Vote Solar, a nonprofit solar advocacy group, has proposed an initial solar expert rate of 15.4 cents per kWh for TEP and 15.2 cents for UNS.
The Alliance for Solar Choice and the Energy Freedom Coalition of America — which is backed by solar leasing industry leader Solar City — have proposed export rates of 15.4 cents for TEP and 18.2 cents for UNSE.
But TEP, the commission staff and RUCO have rejected those proposals, contending that the groups overstate the benefits that solar have on the grid while ignoring some added costs.
TEP says it costs the utility more to serve residential customers with private solar arrays — about $100 per month on average, compared to about $87 per month for a typical residential customer.
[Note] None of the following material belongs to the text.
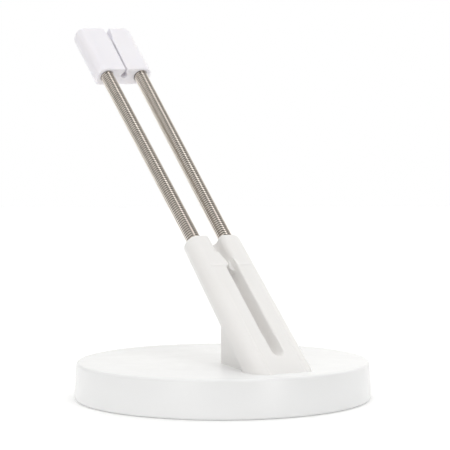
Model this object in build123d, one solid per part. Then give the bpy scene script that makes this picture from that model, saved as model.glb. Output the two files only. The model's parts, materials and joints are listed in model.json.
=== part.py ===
from build123d import *
import math
import os

# A weighted desk stand that holds a cable in the air: a round base, a leaning post with a
# cable groove, two close-wound springs and a soft split clip at their top.
# Millimetres. +Z is up, +X is the way the springs lean, +Y is the left side.
# The origin is the middle of the underside, where the non-slip ring meets the desk.

# ---- driving dimensions -------------------------------------------------------------
base_radius = 50.0            # at the bottom edge of the cover
base_top_radius = 49.2        # the side drafts in towards the top
base_height = 12.4            # desk to the top face
base_edge_round = 1.1         # rounding of the top edge
cover_lift = 0.3              # gap between the cover and the desk
cover_top_wall = 2.4
cover_side_wall = 3.6

plate_seat_radius = 47.3      # pocket that the bottom plate drops into
plate_clearance = 0.2
plate_thickness = 2.0
plate_underside = 1.0         # height of the bottom plate's lower face
ring_outer = 46.3             # non-slip ring
ring_inner = 34.0
ring_recess = 0.5             # how far the ring is let into the bottom plate
weight_radius = 44.6
weight_thickness = 4.8

plate_screw_circle = 21.0     # radius of the circle of the four plate screws
boss_radius = 3.4
plate_screw_length = 7.5
post_screw_places = (-25.0, -12.0)
post_screw_reach = (4.6, 9.0)      # thread above the cover for each post screw
screw_radius = 1.25
screw_head_radius = 2.5
post_screw_head = 1.6         # height of a post screw's head
plate_screw_head = 0.75       # height of a plate screw's head, sunk in its counterbore
counterbore_depth = 0.8
cross_length = 2.4            # cross recess in each screw head
cross_width = 0.6

lean = 47.3                   # degrees from vertical
axis_foot_x = -35.1           # where the springs' mid line meets the base's top face
collar_end = 58.2             # along the lean, from that foot point
spring_exit = 148.3           # lower end of the clip
clip_end = 175.1              # upper end of the clip

# the post's section at its foot and at its collar: half width, depth to the front and to the
# back of the springs' plane, and the corner rounding on those two sides
foot_section = (11.35, 4.3, 4.1, 3.0, 4.9)
collar_section = (10.55, 4.15, 3.95, 3.65, 3.9)
collar_chamfer = 0.7
buried = 9.0                  # how far below the foot point the post starts before it is trimmed
buttress_back = -29.5         # the wedge under the overhang: its ends along X and half widths there
buttress_back_half = 8.84
buttress_front = -6.4
buttress_front_half = 4.6

spring_radius = 2.5
spring_bore = 1.55            # inside radius of the coil
spring_foot_y = 5.73          # half the spacing of the spring axes at the foot point
spring_spread = 0.0105        # each spring leans outwards by this much per millimetre
spring_bottom = 31.0          # lower end of the coils, inside the post
spring_top = 167.0            # upper end of the coils, inside the clip
joint_stations = (66.5, 85.0, 121.0, 139.5)
joint_gap = 1.2               # room for one length of coil to turn on the next
fit_gap = 0.05                # radial fit of the coils in the post and in the clip
loose_gap = 0.1               # radial fit of the right coil's end in the clip
pin_gap = 0.03                # radial fit of the pins inside the coils
pin_length = 16.0             # of the pins in the coils' upper ends
anchor_length = 20.0          # of the pins in the coils' lower ends
anchor_head = 2.85

groove_width = 4.3            # cable groove up the back of the post
groove_floor = -1.8           # lowest line of its round floor, from the springs' plane
groove_start = 12.5           # where the floor starts to rise towards the foot
groove_run_out = 11.0         # radius of that rise
groove_edge = 0.7             # rounding of the groove's edges
collar_edge = 2.3             # the same between the two collars
nub_place = 44.3              # the two cable-keeping nubs
nub_gap = 1.6
nub_tip = 0.7                 # length of the flat at a nub's tip
nub_rise = 5.2                # length of the long slope above it
nub_drop = 1.4                # and of the short one below
nub_floor = 1.4               # the nubs start this far above the springs' plane
ledge_reach = 7.4             # half width of the low step across the post at the nubs
ledge_length = 4.4
ledge_height = 0.2

clip_bottom_half = 11.75      # half width of the clip at its lower end
clip_top_half = 12.0
clip_front = 4.2              # depth to the front and to the back of the springs' plane
clip_back = 3.4
clip_front_round = 2.8
clip_back_round = 3.3
clip_corner_round = 2.0       # outer top corners
clip_skew = 5.0               # degrees that the soft clip's ends sit out of square
slit_half = 0.4               # half width of the slit at its lower end
slit_mouth_half = 1.75         # and at the top
slit_drift = -0.9             # the slit's top sits this far to the right of the middle
slit_opens = 9.0              # length over which the slit goes right through
channel_radius = 1.3          # round cable channel at the bottom of the slit
channel_depth = 0.3           # its axis, above the springs' plane

far = 300.0                   # larger than the stand, for trimming blocks
lean_rad = math.radians(lean)
along = Vector(math.sin(lean_rad), 0, math.cos(lean_rad))
foot_point = Vector(axis_foot_x, 0, base_height)
plate_top = plate_underside + plate_thickness
ceiling = base_height - cover_top_wall
# local x is +Y of the stand, local y points to the back of the post, local z runs up the lean
post_plane = Plane(origin=foot_point, x_dir=(0, 1, 0), z_dir=along)
# local x runs up the lean, local y is +Y of the stand, local z points to the back of the post
back_plane = Plane(origin=foot_point, x_dir=along, z_dir=post_plane.y_dir)


def cylinder_between(radius, low, high, x=0.0, y=0.0):
    """An upright cylinder from one height to another."""
    return Pos(x, y, low) * Cylinder(radius, high - low, align=(Align.CENTER, Align.CENTER, Align.MIN))


# ---- base -----------------------------------------------------------------------------
def plate_screw_centres():
    places = []
    for quarter in range(4):
        angle = math.radians(45 + 90 * quarter)
        places.append((plate_screw_circle * math.cos(angle), plate_screw_circle * math.sin(angle)))
    return places


def base_cover():
    """The white shell: top face, drafted side, screw bosses inside."""
    profile = Polygon((0, cover_lift), (base_radius, cover_lift), (base_top_radius, base_height),
                      (0, base_height), align=None)
    rim = profile.vertices().sort_by(lambda v: v.X + v.Y)[-1]
    profile = fillet(rim, base_edge_round)
    shell = revolve(Plane.XZ * profile, Axis.Z)
    shell -= cylinder_between(plate_seat_radius, cover_lift - 1, plate_top)
    shell -= cylinder_between(base_top_radius - cover_side_wall, plate_top, ceiling)
    for x, y in plate_screw_centres():
        shell += cylinder_between(boss_radius, plate_top, ceiling, x, y)
        shell -= cylinder_between(screw_radius, plate_top, ceiling - 0.5, x, y)
    for x in post_screw_places:
        shell -= cylinder_between(screw_radius + 0.2, ceiling - 1, base_height + 1, x)
    return shell


def weight_plate():
    """Steel ballast disc, bored to clear the bosses."""
    low = plate_top + 0.1
    disc = cylinder_between(weight_radius, low, low + weight_thickness)
    disc = chamfer(disc.edges(), 0.5)
    for x, y in plate_screw_centres():
        disc -= cylinder_between(boss_radius + 0.5, low - 1, low + weight_thickness + 1, x, y)
    return disc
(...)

TEP says under the revised plan with an initial export rate of 10.7 cents, the simple payback period for the typical home solar system would go from about seven years under current rates to nearly nine years initially, then to 9.6 years when it is dropped for the first time and to just over 10 years in the next year.
Koch said TEP’s estimates of payback periods under its proposal are too short, partly because they include savings from TOU rates unrelated to solar — including a $3 lower basic monthly charge.
Koch calculated that the payback period under TEP’s plan would surpass 10 years by 2019, including some other factors, including an expected tariff against Chinese solar panels resulting from a recent U.S. trade complaint, and reductions to the 30-percent federal tax credit for solar systems starting in 2020.
Koch and Abco’s O’Dowd said they’re especially worried that the export rate lock-in period of 10 years will make it difficult to finance rooftop solar systems, typically financed over 20 years, because of the uncertainty of future rates.
“You can’t make assumptions because after 10 years, you don’t know what the export rate could be … it kind of puts you into limbo,” O’Dowd said.
Koch said the proposed solar meter fees are unfair because they would allow TEP to recover the $143 cost of each meter, plus any capital costs, in just over four years.
TEP should allow solar customers, who have been paying a $2 monthly meter fee since February, to pay the meter cost upfront, he contended.